Francesca and Paolo carried on a love affair for ten years, until Giovanni discovered what was going on somewhere between 1283–86, though probably about 1285. Giovanni surprised the couple in Francesca’s bedroom and murdered them both. Over the years, many legends about them sprung up. In Dante’s imagining of Hell, they’re trapped in an eternal whirlwind, symbolic of the passion they were swept away by. Dante is so moved by their story, he faints.

Francesca is the Italian and Catalan feminine form of the Late Latin name Franciscus (Francis), which means “Frenchman.”

Frederick II, Holy Roman Emperor (26 December 1194–13 December 1250)

Three Emperor Fredericks feature in The Divine Comedy—Frederick I, Holy Roman Emperor (Frederick Barbarossa) (1122–10 June 1190); Frederick II, Holy Roman Emperor; and King Frederick III of Sicily (13 December 1272–25 June 1337).

Frederick is the English version of a Germanic name meaning “peaceful ruler,” from the elements frid (peace) and ric (ruler; power). I’ve always absolutely loved this name, and all the foreign versions—Friedrich, Frederik, Frédéric, Fredrik, Federigo, Frigyes, Fredrikh, Fryderyk, Friderik. I’m particularly fond of the nicknames Fritz and Freddie, though the nickname Fred feels kind of dated.

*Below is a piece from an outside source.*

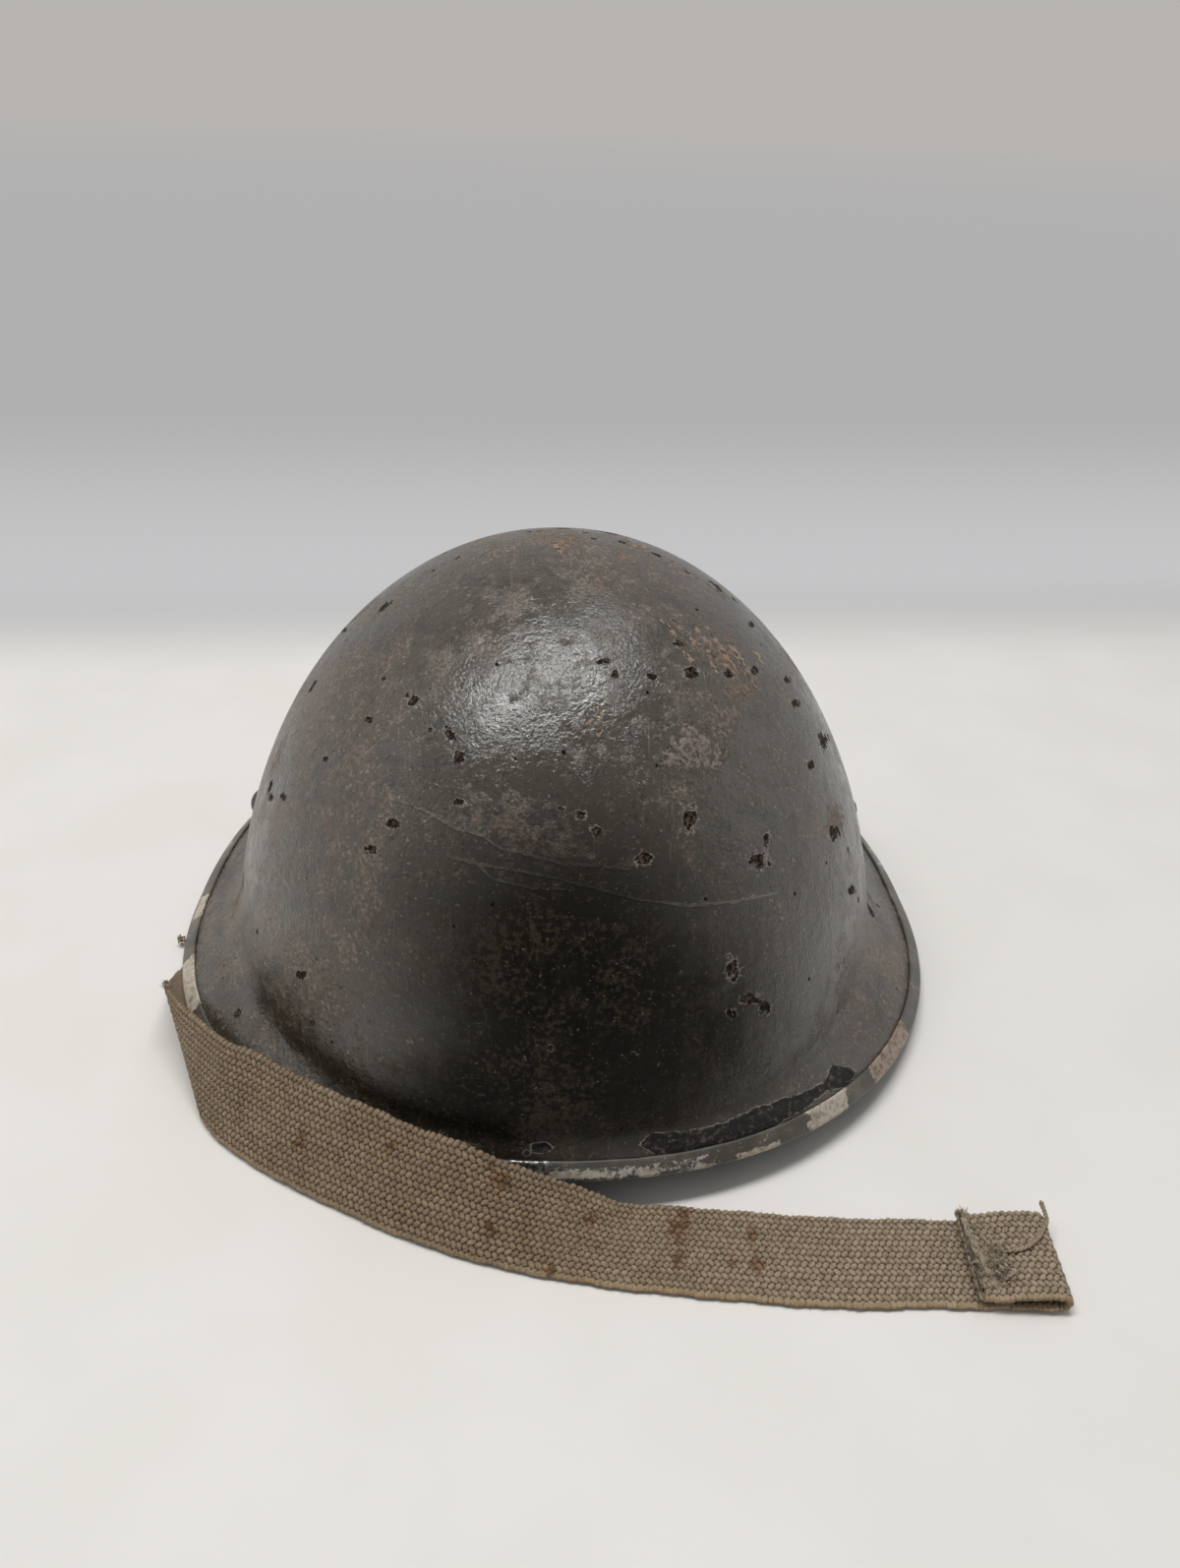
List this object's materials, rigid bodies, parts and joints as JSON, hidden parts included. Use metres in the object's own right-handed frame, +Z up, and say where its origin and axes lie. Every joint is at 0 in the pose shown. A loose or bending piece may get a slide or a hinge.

There have been so many awesome Fredericks through history (with the name’s various forms), from all sort of fields—politics, philosophy, music, kings, emperors, science. As a classic rock lover, there’s also the association with Freddie Mercury, who still sang like a god as he was dying. (And yes, I know his real name was Farrokh, not Frederick!)